Links to social media policy and broader code of conduct

Online workplace conduct intersects with social media conduct, particularly where the line between internal and external channels blurs. The relevant policies — code of conduct, social media policy, acceptable use policy, remote-work policy — should be coherent rather than contradictory. Inconsistency across these documents is a recurring gap.

See related work on employee social media conduct for the external-facing equivalent, and on managing workplace complaints for the broader process framework.

How AWS supports online conduct frameworks

AWS supports employers in reviewing and aligning conduct policies across channels, training managers in online conduct handling, and providing case support for digital conduct matters. See related work on psychosocial safety, workplace investigations and training and workplace capability.

What employers should review

  • Consistency of conduct standards across code of conduct, acceptable-use and remote-work policies.
  • Explicit frameworks for after-hours contact rather than implicit expectations.
  • Proportionate, transparent monitoring with clear authority and use limits.
  • A single complaint and investigation framework that handles online matters channel-aware but not channel-dependent.
  • Procedural fairness discipline applied to digital evidence — authenticity, context and meaningful response opportunity.
  • Manager training in recognising and responding to online conduct concerns.

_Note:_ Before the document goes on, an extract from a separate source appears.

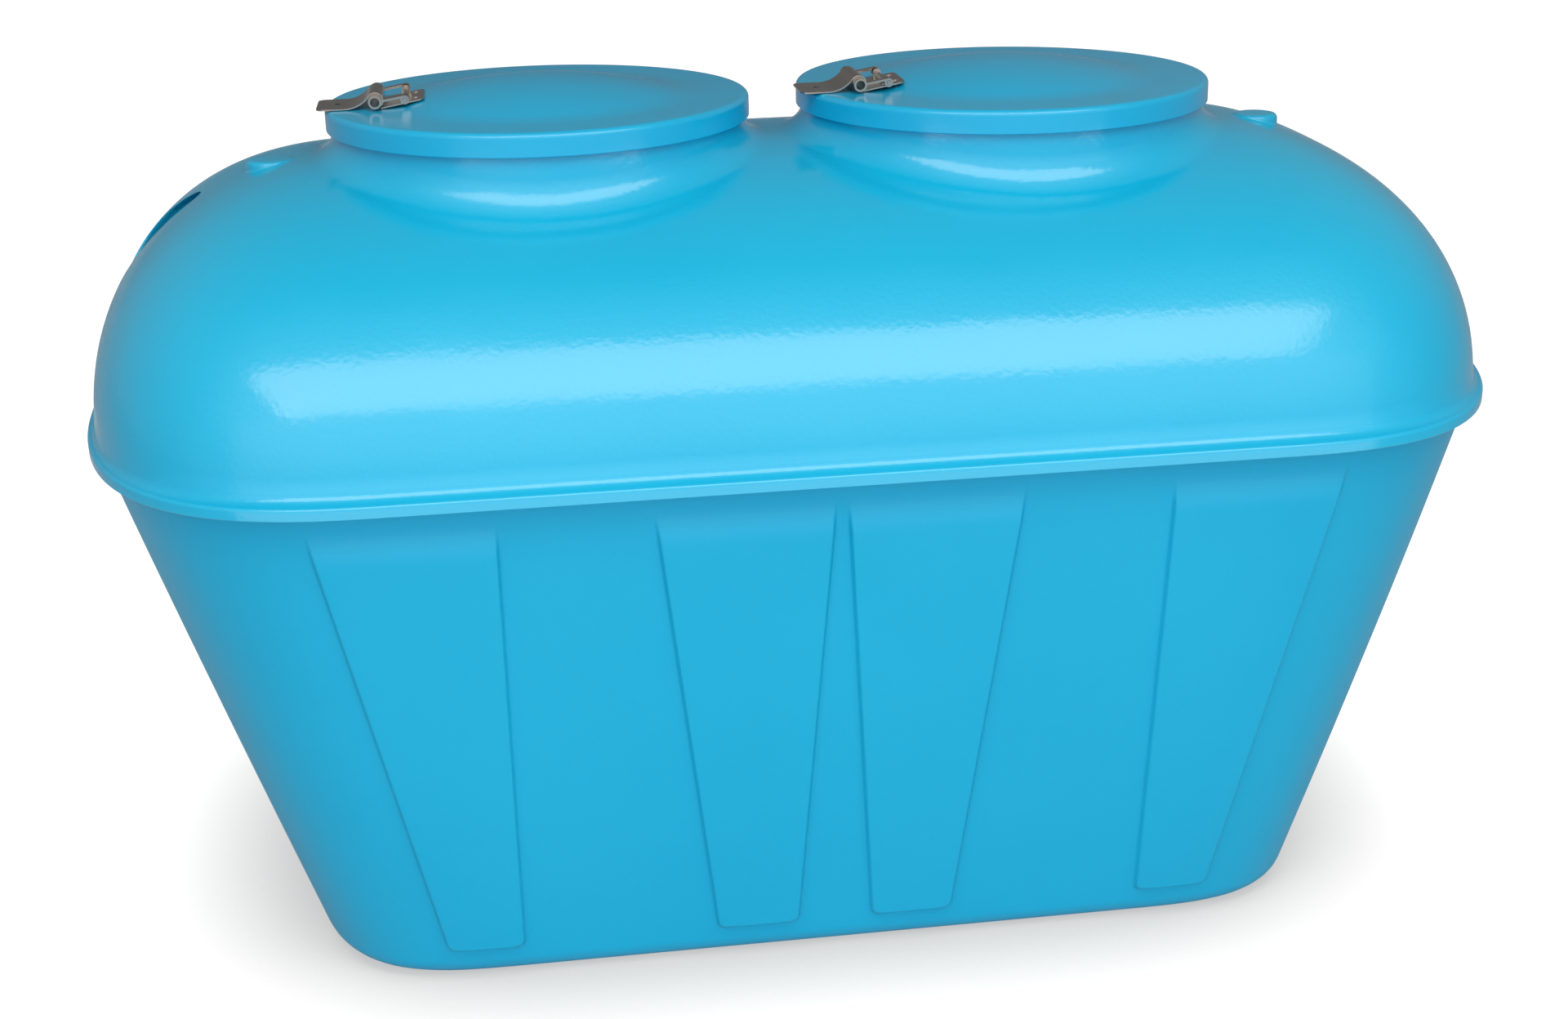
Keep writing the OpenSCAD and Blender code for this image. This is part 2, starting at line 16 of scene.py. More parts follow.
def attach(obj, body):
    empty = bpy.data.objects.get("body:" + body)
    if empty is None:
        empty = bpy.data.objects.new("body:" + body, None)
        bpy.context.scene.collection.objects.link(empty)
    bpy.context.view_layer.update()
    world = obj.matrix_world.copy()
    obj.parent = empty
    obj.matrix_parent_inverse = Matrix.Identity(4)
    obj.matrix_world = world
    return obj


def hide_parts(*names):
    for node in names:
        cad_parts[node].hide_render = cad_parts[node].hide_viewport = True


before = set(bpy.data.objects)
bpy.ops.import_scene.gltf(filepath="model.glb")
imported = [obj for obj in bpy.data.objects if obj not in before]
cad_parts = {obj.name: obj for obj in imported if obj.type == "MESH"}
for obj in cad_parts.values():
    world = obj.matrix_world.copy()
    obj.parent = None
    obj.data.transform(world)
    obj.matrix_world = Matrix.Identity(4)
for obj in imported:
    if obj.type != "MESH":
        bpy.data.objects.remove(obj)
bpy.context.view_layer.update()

Frequently asked questions

Can after-hours emails create a psychosocial hazard?
Yes. Persistent after-hours contact can contribute to workload pressure, anxiety and boundary erosion. Employers should set clear expectations and monitor adherence.
How should employers respond to online bullying?
Online bullying should be handled through the same conduct and complaint pathways as in-person behaviour: intake, triage, investigation where appropriate, and documented remediation.
What policies should cover online workplace conduct?
Codes of conduct, IT acceptable use, social media, bullying and harassment, and remote-work policies should all address online behaviour explicitly. Consistency across documents matters.